Colombian rebels break off peace talks
 

                  BOGOTA, Colombia (CNN) -- Colombia's second-largest rebel group said
                  Tuesday it was suspending talks with the government, throwing the already
                  faltering peace process into deeper confusion.

                  National Liberation Army (ELN) leader Nicolas Rodriguez said he may even
                  wait until the next government takes office in 2002 before resuming
                  negotiations to end the long-running war.

                  The larger Revolutionary Armed Forces of Colombia (FARC) had already
                  suspended talks with President Andres Pastrana until late April and warned it
                  would pull out altogether if he does not crack down on ultra-right death squads
                  waging a "dirty war" against rebel sympathizers.

                  Between them, the two guerrilla armies have wrested control of about 40
                  percent of the national territory in a campaign that has killed more than 35,000
                  in the past decade. Founded in the early 1960s, they have grown in strength to
                  the point that U.S. officials warned last year that they could take power by
                  force in five years and already threaten regional stability.

                  Pastrana took office in August with a pledge to make the quest for peace his
                  top priority. The apparent collapse of his centerpiece policy has drawn fresh
                  accusations from the guerrillas and political opponents that the government has
                  no real peace strategy.
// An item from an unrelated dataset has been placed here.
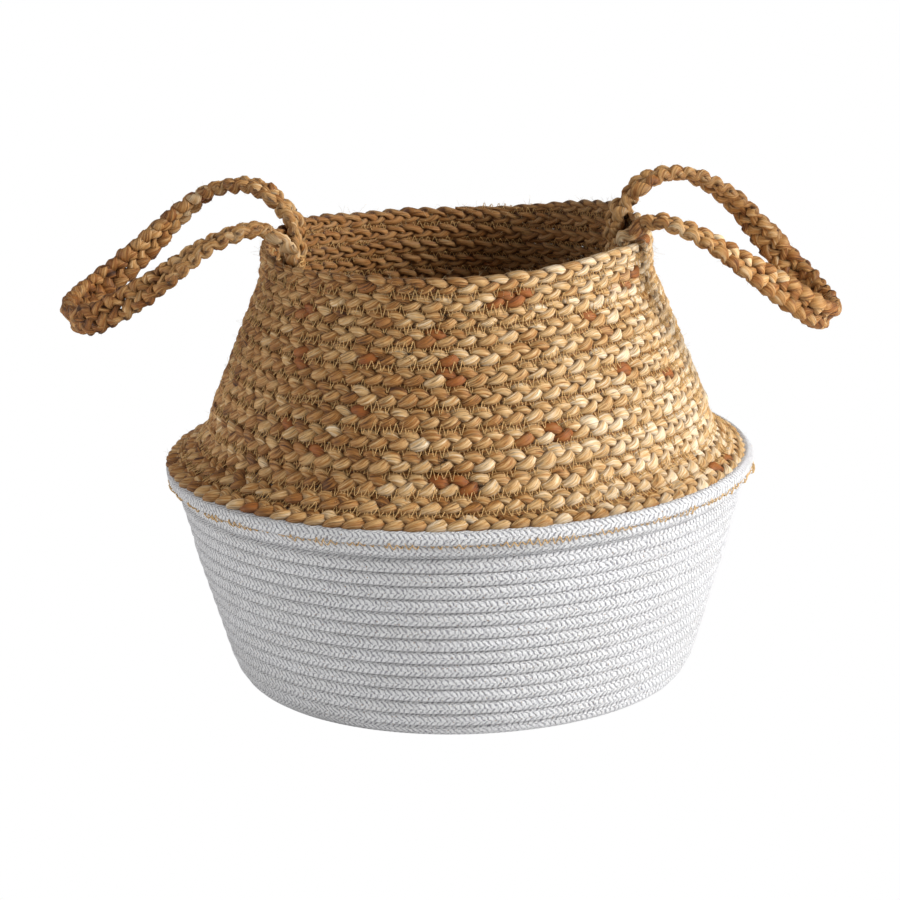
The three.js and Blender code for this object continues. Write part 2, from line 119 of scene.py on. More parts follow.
class Material:
    """A material around one Principled shader."""

    def __init__(self, name):
        self.material = bpy.data.materials.new(name)
        self.material.use_nodes = True
        self.tree = self.material.node_tree
        self.shader = self.tree.nodes["Principled BSDF"]

    def feed(self, socket, value):
        if isinstance(value, Signal):
            self.tree.links.new(value.socket, socket)
        else:
            socket.default_value = value

    def node(self, kind, inputs=(), output=0, **settings):
        node = self.tree.nodes.new("ShaderNode" + kind)
        for key, value in settings.items():
            setattr(node, key, value)
        for key, value in dict(inputs).items():
            self.feed(node.inputs[key], value)
        return Signal(self, node.outputs[output])

    def along_piece(self):
        """The two ways on a strand: along it in millimetres, and round it in millimetres
        where scaled_uv gave its girth, or else as a share."""
        uv = self.node("UVMap", uv_map="strand")
        split = self.tree.nodes.new("ShaderNodeSeparateXYZ")
        self.feed(split.inputs[0], uv)
        return Signal(self, split.outputs[0]), Signal(self, split.outputs[1])

    def vector(self, x, y):
        return self.node("CombineXYZ", {0: x, 1: y})

    def noise(self, vector, detail=2.0, roughness=0.5):
        inputs = {"Vector": vector, "Scale": 1.0, "Detail": detail, "Roughness": roughness}
        return self.node("TexNoise", inputs)

    def attribute(self, name):
        return self.node("Attribute", output="Fac", attribute_name=name)

    def ramp(self, factor, *stops):
        """A colour for each place on the factor's way from 0 to 1."""
        made = self.node("ValToRGB", {0: factor})
        elements = made.socket.node.color_ramp.elements
        for _ in stops[2:]:
            elements.new(0.5)
        for element, (place, colour) in zip(elements, stops):
            element.position = place
            element.color = colour
        return made

    def mix(self, factor, first, second, blend="MIX"):
        """One colour into another. Inputs 6 and 7 and output 2 are the colours' own."""
        inputs = {0: factor, 6: first, 7: second}
        return self.node("Mix", inputs, 2, data_type="RGBA", blend_type=blend)

    def grade(self, value, low, high, to_low=0.0, to_high=1.0):
        """The value's way from low to high, laid over another stretch and held there."""
        inputs = {0: value, 1: low, 2: high, 3: to_low, 4: to_high}
        return self.node("MapRange", inputs, clamp=True)

    def finish(self, colour, roughness, height, depth, **sockets):
        """Feeds the shader. A height of 1 stands out by the depth, in millimetres."""
        self.feed(self.shader.inputs["Base Color"], colour)
        self.feed(self.shader.inputs["Roughness"], roughness)
        bump = {"Height": height, "Distance": depth * MILLIMETRE, "Strength": 1.0}
        self.feed(self.shader.inputs["Normal"], self.node("Bump", bump))
        for name, value in sockets.items():
            self.feed(self.shader.inputs[name.replace("_", " ")], value)
        return self.material


def rgba(r, g, b):
    """An opaque colour from its screen values, 0 to 255."""
    shares = np.array([r, g, b]) / 255
    linear = np.where(shares < 0.04045, shares / 12.92, ((shares + 0.055) / 1.055) ** 2.4)
    return (*linear, 1)


def fibre_material(name, dark, tan, pale, bright, rust_and_bounce, contrast):
    """Loose fibres that run along a strand. Each point of the mesh has a tint, a share of rust
    that on the wall's inner side also carries painted bounce light, and painted shade where
    it lies between other strands."""
    m = Material(name)
    around, along = m.along_piece()
    laid = around + along * 0.22
    fine = m.noise(m.vector(laid * 1.15, along * 0.075), detail=4.0, roughness=0.68)
    broad = m.noise(m.vector(laid * 0.45, along * 0.06), detail=1.0)
    hair = m.noise(m.vector(laid * 2.0, along * 0.11), detail=2.0)
    tint = m.attribute("tint")
    painted_crevice_shade = m.attribute("painted_crevice_shade")
    level = tint + (fine - 0.5) * contrast + (broad - 0.5) * 0.45
    places = (0.0, 0.28, 0.58, 0.95)
    colours = (rgba(*shade) for shade in (dark, tan, pale, bright))
    fibres = m.ramp(level, *zip(places, colours))
    # The rust share is real rust on some leaves, and painted bounce light on the wall's inner
    # side
    rust_and_bounce_here = m.grade(m.attribute("rust_and_bounce") + (fine - 0.5) * 0.8, 0.42, 0.58)
    rust_and_bounce_colour = m.mix(m.grade(fine, 0.38, 0.7), rgba(*rust_and_bounce), rgba(*tan))
    with_rust_and_bounce = m.mix(rust_and_bounce_here, fibres, rust_and_bounce_colour)
    gaps = m.grade(hair, 0.32, 0.47, 0.22, 1.0)
    grey_gaps = m.node("CombineColor", {0: gaps, 1: gaps, 2: gaps})
    lined = m.mix(0.7, with_rust_and_bounce, grey_gaps, "MULTIPLY")
    # Painted shade: the dark colour laid over points under other strands and on the strands'
    # sides
    colour = m.mix(painted_crevice_shade * 0.92, lined, rgba(*dark))
    height = fine * 0.6 + broad * 0.5 + hair * 0.25
    roughness = m.grade(fine, 0.3, 0.7, 0.72, 0.50)
    return m.finish(colour, roughness, height, 0.9, Specular_IOR_Level=0.35)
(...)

                  Government rejects demilitarization

                  "Talks with this government are paralyzed. Hopefully we can find a real will
                  for dialogue later in this administration or in the next government," Rodriguez,
                  known by his alias "Gabino," said in an interview with the RCN radio network.

                  "We don't see any sense in having a fresh meeting just to hear the government
                  reiterate the same position it has already made known," he added.

                  A day earlier, government peace commissioner Victor Ricardo met the ELN's
                  No. 2, Antonio Garcia, in Caracas in a failed effort to set terms for a first
                  meeting in Colombia between rebels, government officials and civic leaders.

                  The ELN demanded the government pull out all troops from four municipalities
                  in a war-torn region of northern Bolivar province to allow the so-called National
                  Convention to go ahead. That would mirror concessions the government made
                  in parallel peace talks with the FARC.

                  But in a communique issued on his return to Bogota on Monday night, Ricardo
                  said there would be no pullout for the ELN and offered only a temporary
                  cease-fire in a single municipality during the convention.

                  While the two sets of negotiations are "equally important," Ricardo told RCN,
                  "It is not conducive for peace for the insurgent groups to resort to
                  comparisons."

                  In its negotiations with the FARC, Latin America's oldest and largest rebel
                  force, the government demilitarized a Switzerland-sized region of southeast
                  Colombia for an initial 90 days. The demilitarization has been extended until
                  May 7, but no negotiating agenda has been set; and even though FARC chiefs
                  and the government are due to meet again April 20, there is no guarantee full
                  talks will resume.

                  Waiting for U.S. certification?

                  The government's peace policy "is nothing but handing over territory and
                  concessions without end," said former armed forces chief Gen. Harold
                  Bedoya, who would rather try to defeat the guerrillas on the battlefield.

                  "There's no clear line, no strategy," said Horacio Serpa, head of the opposition
                  Liberal Party, after discussing the peace process with Pastrana.

                  Some analysts believe the government may be ready to make fresh
                  concessions by demilitarizing more territory -- to breathe new life into the
                  peace process -- once the United States has made its annual decision early
                  in March on which countries to approve as allies in the war on drugs.

                  The analysts say the government fears it may risk being blacklisted by
                  Washington if it effectively hands over to the rebels vast swaths of
                  countryside where illegal drug crops are rife.

                  Both U.S. and Colombian officials accuse the FARC, set up as a pro-Soviet
                  force in 1964, and to a lesser extent the ELN of close ties to the drug trade.

                  If it were decertified, Colombia would face stiff economic sanctions.

                  308,000 displaced in 1998

                  The war has had an enormous economic and social cost for Colombia.

                  Civilians have found themselves in the cross fire in provinces such as oil-rich
                  Arauca, where the ELN routinely bombs oil pipelines and both groups kidnap
                  people to extort money from foreign companies .

                  A refugee agency reported that more than 500,000 Colombians had fled their
                  homes over the past two years due to violence by the guerrillas, the army and
                  the rightist paramilitary groups.

                  Jorge Rojas, director of the Consultancy for Human Rights and Displacement,
                  said 308,000 people were displaced in 1998, a 20 percent increase over the
                  257,000 the previous year. The majority of the displaced flee to large cities
                  already overwhelmed by rapid urbanization.

                  Like international human rights groups, the guerrillas argue that the
                  paramilitary groups, which now total some 5,000 fighters, are part of an
                  undercover official counterinsurgency backed by the armed forces.

                  The national alliance of paramilitary gangs, known as the United Self-Defense
                  Forces of Colombia (AUC), massacred more than 140 people in five
                  provinces over four days in January when the government began peace talks
                  with the FARC.

                  In comments to RCN radio, Rodriguez said the ELN may be prepared to hold
                  its national convention outside Colombia, possibly in Spain, Venezuela or
                  Norway.

                  But he said in that case the rebels would meet only with religious, business,
                  labor and grass-roots leaders and not with Pastrana or other government
                  officials.

                                    Reuters contributed to this report.